Predicting the future with any sort of specificity is notoriously difficult, and applied to influenza it means that the focus on H5N1 may, in the end, turn out to be for the birds. But it's not difficult to predict that another pandemic flu strain will develop eventually, and there's always the annual round of season influenza - which is called the "Rodney Dangerfield of diseases" by the Centers for Diseases Control and Prevention because it kills roughly 36,000 annual in the U.S. alone, but still gets no respect.
Some recent research takes an indirect approach to understanding factors that determine both what makes influenza strains pandemic material, and what can help or hurt the fight against influenza in developing nations. Epidemiological research presented at the National Institutes of Health suggested that influenza may be more common than thought in sub-Saharan Africa, and that being able to fight it effectively, be it seasonal or pandemic, will necessitate paying attention to its relationship to both malaria and parasitic infections. And on the cellular level, a recent paper in the Proceedings in the National Academy of Sciences reports cell biology findings on the binding properties of influenza B.
On Monday, more than 200 scientific journals simultaneously published papers as part of a Council of 2007 Global Theme Issue on Human Poverty and Development. Seven of those papers were highlighted in presentations at the NIH.
The presentations covered diverse topics, but a unifying (and depressing) theme of the presentations was that while health problems can be isolated and conquered in a context of wealth, poverty turns such issues into a morass that needs multiple simultaneous avenues of attack.
Such is the case, Maria Yazdanbakhsh told the audience at the symposium, for influenza in sub-Saharan Africa. The first problem is that influenza may not be recognized as such. "Doctors will say, 'We don't encounter influenza,'" she told the audience.
Instead, a feverish child most likely will be diagnosed as having a flare up of chronic malaria - and treated with chloroquine, which, as an immune suppressant, is counterproductive for influenza infection.
Yazdanbakhsh, a professor of parasitology at the University of Leiden in the Netherlands, said influenza is "neglected but highly active in Africa." The researchers investigated the response to vaccination in Gabonese children. Despite doctors' claims of not encountering influenza, the scientists found the majority of children they tested had antibodies to several influenza strains.

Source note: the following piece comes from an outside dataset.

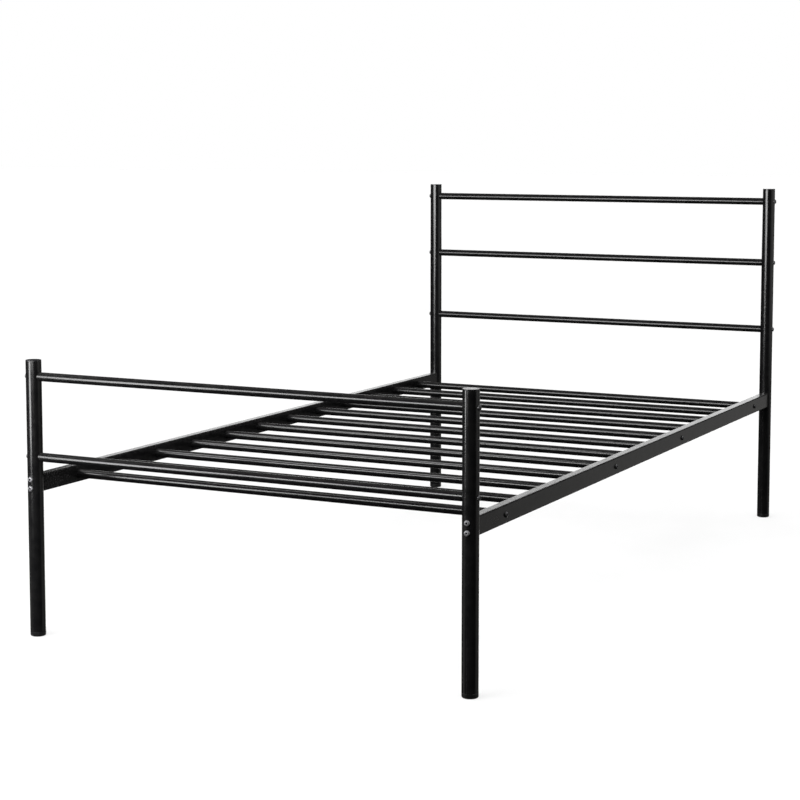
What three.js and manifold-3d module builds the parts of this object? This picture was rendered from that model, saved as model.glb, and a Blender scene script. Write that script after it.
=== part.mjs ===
// Metal bed frame, twin size. Millimetres, +Z up, +Y towards the headboard, origin on the floor
// under the middle of the bed. Four round posts carry two rectangular side rails, three
// headboard rails, two footboard rails and twelve round slats. Button-head bolts hold it all:
// they run through the posts, and through the side rails' outer walls, into welded plugs.
import * as THREE from 'three';
import { mergeVertices } from 'three/addons/utils/BufferGeometryUtils.js';
import Module from 'manifold-3d';

const wasm = await Module();
wasm.setup();

// ---------------------------------------------------------------- driving dimensions
const POST_SPACING_X = 1008;         // centre to centre across the bed
const POST_SPACING_Y = 1936;         // centre to centre along the bed
const POST_DIAMETER = 33;
const POST_WALL = 1.5;
const HEADBOARD_HEIGHT = 907;        // floor to the top of the head posts' caps
const FOOTBOARD_HEIGHT = 588;        // floor to the top of the foot posts' caps
const UPPER_RAIL_DROP = 35;          // top cross rail's axis below the caps' top
const HEADBOARD_LOWER_RAIL_RISE = 176;  // lowest cross rail's axis above the side rails' top
const FOOTBOARD_LOWER_RAIL_RISE = 37;
const HEADBOARD_MIDDLE_RAIL = 0.523; // place of the middle one between the lower and the upper
const CROSS_RAIL_DIAMETER = 19;      // headboard and footboard rails
const CROSS_RAIL_WALL = 1.5;
const SIDE_RAIL_TOP = 346;           // floor to the top of the side rails
const SIDE_RAIL_HEIGHT = 38;
const SIDE_RAIL_WIDTH = 22;
const SIDE_RAIL_WALL = 1.5;
const SIDE_RAIL_CORNER = 3;
const SLAT_COUNT = 12;
const SLAT_DIAMETER = 19;
const SLAT_WALL = 1.2;
const SLAT_DROP = 0.5;               // slat axis below the side rail's middle
const SLAT_END_MARGIN = 138.6;       // first and last slat from the posts' centres
const BOLTED_SLATS = [1, 5, 8, 12];  // counted from the head, the same from the foot
const BOLT_DIAMETER = 6;
const BOLT_HEAD_DIAMETER = 11.5;
const BOLT_HEAD_HEIGHT = 3.3;
const BOLT_SKIRT = 1.3;              // how far a post bolt's head wraps round the post
const BOLT_RIM = 0.8;                // straight edge of a bolt's head under its dome
const BOLT_CROWN_DIAMETER = 5.6;     // flat top of the dome
const BOLT_SOCKET = 4;               // hexagon socket across its flats
const BOLT_SOCKET_DEPTH = 2;
const BOLT_END_ROOM = 2;             // left free in the plug past the bolt's tip
const CORNER_BOLT_SPACING = 19.2;    // upper to lower bolt of a corner
const PLUG_LENGTH = 18;              // threaded plug welded in a tube's end
const CAP_THICKNESS = 2.5;
const CAP_RIM = 0.8;                 // chamfer round the cap's top
const CAP_STEM = 11.5;
const FOOT_HEIGHT = 10;
const FOOT_STEM = 22;
const FOOT_EDGE = 3;                 // softened edge round the sole
const FOOT_FLOOR = 4;                // thickness of the pad under the hollow stem
const MOULDED_WALL = 1.9;            // wall of the cap's and the foot's hollow stems
const GAP = 0.3;                     // clearance wherever two pieces meet

const POST_SIDES = 24;
const TUBE_SIDES = 20;
const BOLT_SIDES = 12;

// ---------------------------------------------------------------- sizes that follow
const POST_X = POST_SPACING_X / 2;
const POST_Y = POST_SPACING_Y / 2;
const POST_RADIUS = POST_DIAMETER / 2;
const COPE_RADIUS = POST_RADIUS + GAP;
const STEM_RADIUS = POST_RADIUS - POST_WALL - GAP;
const BOLT_RADIUS = BOLT_DIAMETER / 2;
const HOLE_RADIUS = BOLT_RADIUS + GAP;
const SIDE_RAIL_MID = SIDE_RAIL_TOP - SIDE_RAIL_HEIGHT / 2;
const SLAT_PITCH = (POST_SPACING_Y - 2 * SLAT_END_MARGIN) / (SLAT_COUNT - 1);
const SLAT_LENGTH = POST_SPACING_X + SIDE_RAIL_WIDTH - 2 * (SIDE_RAIL_WALL + GAP);
const CORNER_BOLTS = { lower: -CORNER_BOLT_SPACING / 2, upper: CORNER_BOLT_SPACING / 2 };
const BOLT_REACH = PLUG_LENGTH - BOLT_END_ROOM;
const SOCKET_RADIUS = BOLT_SOCKET / Math.sqrt(3);        // centre to corner
const FOOTBOARD_RAILS = {
  lower: SIDE_RAIL_TOP + FOOTBOARD_LOWER_RAIL_RISE,
  upper: FOOTBOARD_HEIGHT - UPPER_RAIL_DROP,
};
const HEADBOARD_RAILS = {
  lower: SIDE_RAIL_TOP + HEADBOARD_LOWER_RAIL_RISE,
  upper: HEADBOARD_HEIGHT - UPPER_RAIL_DROP,
};
HEADBOARD_RAILS.middle = THREE.MathUtils.lerp(
  HEADBOARD_RAILS.lower, HEADBOARD_RAILS.upper, HEADBOARD_MIDDLE_RAIL);
const SLATS = Array.from({ length: SLAT_COUNT }, (_, i) => ({
  label: `slat_${String(i + 1).padStart(2, '0')}`,
  y: ((SLAT_COUNT - 1) / 2 - i) * SLAT_PITCH,
  bolted: BOLTED_SLATS.includes(i + 1),
}));

// ---------------------------------------------------------------- solids
function toSolid(geometry) {
  const bare = geometry.clone();
  bare.deleteAttribute('normal');
  bare.deleteAttribute('uv');
  const merged = mergeVertices(bare, 1e-4);
  return new wasm.Manifold(new wasm.Mesh({
    numProp: 3,
    vertProperties: new Float32Array(merged.attributes.position.array),
    triVerts: new Uint32Array(merged.index.array),
  }));
}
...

Yazdanbakhsh, and her colleagues in the Netherlands and Gabon then vaccinated the children and found that rural children had a weaker immune response than children living in a semiurban environment. Rural children have both a higher rate of infection with worms - which, Yazdanbakhsh said, "skews the immune response" in a way that makes the response to vaccines less effective - and on the average a poorer nutritional status overall. The researchers believe that both factors contribute to their weaker immune response to the vaccine.
Yazdanbakhsh concluded that effectively fighting influenza in Africa will necessitate greater awareness that the disease is a problem in the first place and interventions that take into account the poor general health of the population and an "urban rural gradient in vaccine effectiveness," in addition to just the vaccine.
"If you want to combat poverty, you need a healthy body," she concluded. "And a healthy body is maintained by a well-balanced immune system."
In the Oct. 17, 2007, issue of PNAS, researchers from the Baylor College of Medicine and Rice University take a more cellular approach to understanding influenza. They used X-ray crystallography to study influenza B's hemagglutinin, which is the key surface protein on the virus that binds to host cells.
Compared to influenza A, much less is known about how influenza B binds to cells. In particular, it is unclear why influenza B is so much more specific to humans than influenza A, which affects birds and pigs as well as humans. The task is further complicated by the fact that influenza viruses often are cultured in eggs, and the culturing itself changes the influenza B hemagglutinin in ways that make it more similar to bird flu strains.
When the researchers studied influenza B bound both to human-like and bird-like receptors, they found that a single amino acid - number 222, which is occupied by a lysine in influenza B - is "a key and likely a universal determinant for the different binding modes of human receptor analogues by different [hemagglutinin] molecules."
The researchers hope that their work on influenza B will give clues to the sorts of changes that influenza A strains, especially H5N1, have to undergo to infect humans more easily, which is a key prerequisite for a pandemic strain.